Choosing to have aggressive brain surgery after suffering a severe stroke generally improves the patients' lives and allows them to live longer, according to research by neurologists at the University of Rochester Medical Center.
The findings should help patients and families put into perspective a decision that is nearly always painful and difficult to make – whether putting a patient through aggressive surgery after a catastrophic stroke is worth it.
"For families facing this difficult choice, the more information we can provide, the better for their decision-making," said neurologist Adam G. Kelly, M.D., who has helped hundreds of families chart a course after severe stroke. Kelly presented the findings last month at the International Stroke Conference in San Diego.

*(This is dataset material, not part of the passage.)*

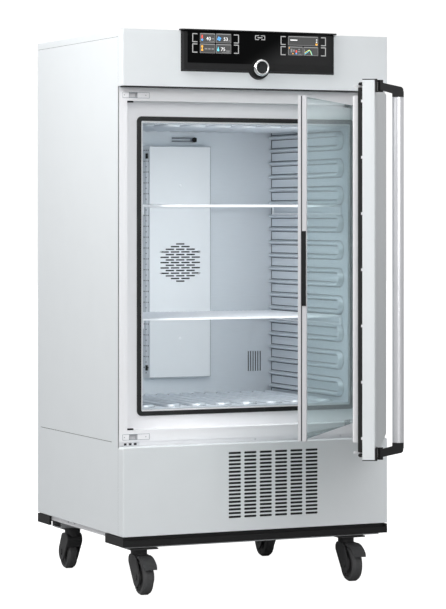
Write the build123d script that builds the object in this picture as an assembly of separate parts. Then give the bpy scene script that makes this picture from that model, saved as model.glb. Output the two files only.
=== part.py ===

Kelly and colleague Robert Holloway, M.D., studied three separate analyses of patients who had had a serious type of stroke known as a malignant middle cerebral artery infarction, in which blood flow to a large part of the brain is cut off. Further damage occurs when the damaged brain swells in the days immediately following the initial stroke, as delicate brain tissue is pushed up against the hard inner skull. Increased swelling and pressure in the brain diminish blood flow even further.
Even under the best circumstances, patients who have suffered such strokes face at least moderate disability, and often their challenges are severe, no matter what type of treatment is chosen. A patient might be paralyzed on one side of the body. They may have lost their ability to speak or even to comprehend what is said to them. They may need a breathing or feeding tube. At the very least, they'll likely need help each day with tasks like bathing, cooking, and taking care of themselves.
Kelly and Holloway looked at patients who were treated with medical options alone and compared their outcomes to those of patients who had a surgical procedure known as a hemicraniectomy. In that procedure, doctors remove a piece of the skull temporarily, limiting further damage by giving the brain room to swell. The portion of the skull that is removed is put back in place a few months later.
Typically the decision whether or not to go ahead with the surgery is made by families grappling with the catastrophic effects of severe stroke on their loved one. In the face of great uncertainty and under great duress and time pressures, families have to make the decision.
"There is no reliable early predictor of how most people will do after a stroke," said Kelly, an instructor and fellow in the Department of Neurology.
"Some people have a small stroke, with few effects, and we can predict that outcome fairly well. Others have strokes that are immediately catastrophic. But the vast majority of patients are in the middle, and we have a hard time predicting what the outcome will be. There is a lot we don't know about how the brain responds to injury, and how it recovers," Kelly said.
Kelly and Holloway studied data from three studies in Europe that looked at the outcomes of 93 people after stroke. The studies demonstrated that patients who didn't have the surgery were about three times more likely to die within a year than patients who did have the surgery, though many of the surgical patients were left with considerable disability.
Using a technique called decision analysis, Kelly and Holloway re-evaluated the outcomes of these trials to incorporate quality-of-life ratings for surviving patients. The authors found that even in the face of significant stroke-related disability, as a whole, patients who had undergone the surgical procedure had an improvement in their quality of life. The physicians then used a related method called sensitivity analysis to determine situations in which surgery might not be the preferred treatment. Only under circumstances where patients valued the outcome after stroke extremely poorly – almost as a fate worse than death – was surgery not the preferred option.
"There has been debate for a long time about the effects of this surgery for patients. It definitely saves lives, but we're asking whether the surgery really paid off for these patients. Did the patients value their health state? Was it worth it to them?" asks Kelly. "The answer most often is 'yes.'"
The authors say there are several types of patients for whom surgery clearly isn't a good option. These include people who were already in poor health before the stroke, people whose chances of surviving the surgery are questionable, and patients who have clearly stated that they would not want such measures to be taken.
For those who do opt for surgery, Kelly and Holloway found that living longer due to the surgery was only part of the benefit. Those patients also valued their health. That might seem difficult to understand for people who are healthy, but it does not surprise Holloway, who has worked with hundreds of patients severely limited by stroke.
"For years I've witnessed families wrestle with these decisions," said Holloway. "If the families make the decision based on what they imagine the future to be, they may decide it's a surgery the patient wouldn't want. But nearly always, when they've made the decision to go ahead with the surgery, the families are subsequently happy they made that decision.
"People who survive devastating stroke often do much better than people think they will do. People who haven't experienced a health condition, such as stroke, almost always provide a lower estimate of their quality of life compared to people who are actually living with that condition or disease," Holloway added.
Kelly has witnessed the same dynamics himself.
"People have a remarkable ability to compensate for whatever problems they face," said Kelly, whose fellowship is supported by the National Institute of Neurological Disorders and Stroke. "Oftentimes, the fear of the unknown, and the anxiety it causes, is worse than the actual situation. Over time, people adapt to their deficits, and as they do, they value their quality of life more highly."